Crano’s philosophy is to simply get out of the story’s way. “It’s a performance movie,” he says, “so when you get those big moments, I kind of just want to let the actors do it and sort of remove myself from the process as much as possible. The more and more I’m thinking about my job, in a ‘This is your life, what are you doing?’ type way, the more I think, I’m facilitating them. I’m putting a camera on them. I want to expose what they’re doing. I want to let them do it.”

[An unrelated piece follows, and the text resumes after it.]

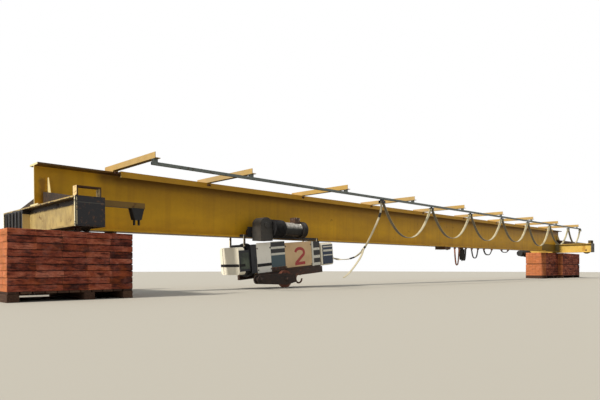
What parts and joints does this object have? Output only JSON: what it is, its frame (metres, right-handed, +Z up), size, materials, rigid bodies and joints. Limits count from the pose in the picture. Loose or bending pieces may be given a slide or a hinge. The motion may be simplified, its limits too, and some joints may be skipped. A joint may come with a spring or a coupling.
{
  "type": "overhead bridge crane",
  "caption": "Yellow single girder overhead bridge crane with an underslung rope hoist and a festoon cable row, set down out of service on packs of bricks.",
  "frame": {"origin": "Middle of the overall length and width, on the ground under the pallets.", "axes": "X runs along the girder from the low left end to the high right end, Y across it from the festoon side to the far side, Z up."},
  "size_m": [20.56, 2.416, 1.7981],
  "materials": {
    "black_sheath": "matte",
    "brick": "matte",
    "cream_paint": "satin",
    "dark_paint": "satin",
    "drum_steel": "satin",
    "flat_cable": "matte",
    "galvanised": "matte",
    "old_wood": "matte",
    "rusty_steel": "rough",
    "silver_paint": "satin",
    "tan_paint": "satin",
    "yellow_paint": "satin"
  },
  "bodies": {
    "crane": {"main_girder": "yellow_paint", "cap_channel": "yellow_paint", "web_gussets": "yellow_paint", "carriage_channels": "yellow_paint", "carriage_end_plates": "dark_paint", "carriage_haunches": "rusty_steel", "carriage_wheels": "rusty_steel", "wheel_boxes": "dark_paint", "travel_drives": "dark_paint", "end_bows": "rusty_steel", "switch_bracket": "yellow_paint", "limit_switch": "dark_paint", "festoon_arms": "yellow_paint", "festoon_rail": "galvanised", "rail_hangers": "galvanised", "cable_end_clamp": "dark_paint", "spare_cables": "black_sheath", "spare_clips": "rusty_steel", "end_stops": "rusty_steel", "brick_packs": "brick", "pallets": "old_wood"},
    "trolley": {"tow_carrier": "dark_paint", "trolley_bogies": "dark_paint", "trolley_wheels": "rusty_steel", "travel_gearbox": "dark_paint", "travel_motor": "silver_paint", "hoist_hangers": "dark_paint", "hoist_left_cover": "cream_paint", "hoist_motor": "dark_paint", "gearbox_flange": "dark_paint", "rope_drum": "drum_steel", "drum_cover": "tan_paint", "hoist_lower_frame": "dark_paint", "hoist_right_cover": "cream_paint", "hook_block": "rusty_steel", "block_sheave": "rusty_steel", "load_hook": "rusty_steel", "rope_falls": "drum_steel", "tow_cable": "flat_cable", "slack_cable": "flat_cable"},
    "carrier_2": {"carrier_2": "dark_paint", "cable_loop_1": "flat_cable"},
    "carrier_3": {"carrier_3": "dark_paint", "cable_loop_2": "flat_cable"},
    "carrier_4": {"carrier_4": "dark_paint", "cable_loop_3": "flat_cable", "cable_loop_4": "flat_cable"},
    "carrier_5": {"carrier_5": "dark_paint", "cable_loop_5": "flat_cable"},
    "carrier_6": {"carrier_6": "dark_paint", "cable_loop_6": "flat_cable"},
    "carrier_7": {"carrier_7": "dark_paint", "cable_loop_7": "flat_cable"}
  },
  "joints": [
    {"name": "trolley_travel", "type": "slide", "parent": "crane", "child": "trolley", "axis": [1, 0, 0.0097], "range_m": [-1.5, 4.2]},
    {"name": "carrier_2_slide", "type": "slide", "parent": "trolley", "child": "carrier_2", "axis": [1, 0, 0.0097], "range_m": [-0.7, 0.25], "deforming": ["cable_loop_1"]},
    {"name": "carrier_3_slide", "type": "slide", "parent": "carrier_2", "child": "carrier_3", "axis": [1, 0, 0.0097], "range_m": [-0.7, 0.25], "deforming": ["cable_loop_2"]},
    {"name": "carrier_4_slide", "type": "slide", "parent": "carrier_3", "child": "carrier_4", "axis": [1, 0, 0.0097], "range_m": [-0.7, 0.25], "deforming": ["cable_loop_3"]},
    {"name": "carrier_7_slide", "type": "slide", "parent": "crane", "child": "carrier_7", "axis": [1, 0, 0.0097], "range_m": [-0.25, 0.7], "deforming": ["cable_loop_7"]},
    {"name": "carrier_6_slide", "type": "slide", "parent": "carrier_7", "child": "carrier_6", "axis": [1, 0, 0.0097], "range_m": [-0.25, 0.7], "deforming": ["cable_loop_6"]},
    {"name": "carrier_5_slide", "type": "slide", "parent": "carrier_6", "child": "carrier_5", "axis": [1, 0, 0.0097], "range_m": [-0.25, 0.7], "deforming": ["cable_loop_5"]}
  ],
  "couplings": [
    {"joint": "carrier_2_slide", "follows": "trolley_travel", "ratio": -0.16667},
    {"joint": "carrier_3_slide", "follows": "trolley_travel", "ratio": -0.16667},
    {"joint": "carrier_4_slide", "follows": "trolley_travel", "ratio": -0.16667},
    {"joint": "carrier_7_slide", "follows": "trolley_travel", "ratio": 0.16667},
    {"joint": "carrier_6_slide", "follows": "trolley_travel", "ratio": 0.16667},
    {"joint": "carrier_5_slide", "follows": "trolley_travel", "ratio": 0.16667}
  ]
}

Next up, Crano will bring that directing philosophy to a new project called Retrace Your Steps. “It’s a movie I wrote by myself,” he says. “It’s about a father and son coming back together at a moment of crisis for the family, and it kind of unearths all of the baggage that drove them apart. It’s set in the Canadian woods, and it has 12 songs in it that are sung and played by the characters. So it’s a very musical movie, in this sort of Chekhovian winter play tone. I’m working with some great people on it and great producers and that’s really exciting.”

And as for Ritter? He follows up last week’s A Bag of Hammers premiere with the opening of another film this week. “A Perfect Family is another independent film that I made last year,” he says. “Essentially Kathleen Turner’s character is up for the Catholic Woman of the Year award. And there’s a home visit and meanwhile her family is kind of falling apart. Her relationship with her husband is strained. My character, I’m her son, just left his wife for the local manicurist. My sister, played by Emily Deschanel, is just coming out of the closet and having a child with her long-time partner. And any one of these things is not ideal for the home visit, because she feels she has to have this picture-perfect Catholic family and right now we’re anything but. So it’s basically a family trying to find some kind of middle ground. We’re just not seeing eye-to-eye. It’s a really nice film. I feel like it walks a fine line because at the same time that we feel she’s being really sort of judgmental of our life choices, we’re also not being very accepting of hers. It’s a beautiful sort of acknowledgement that we can all be friends even if we have different ideas on how to live.”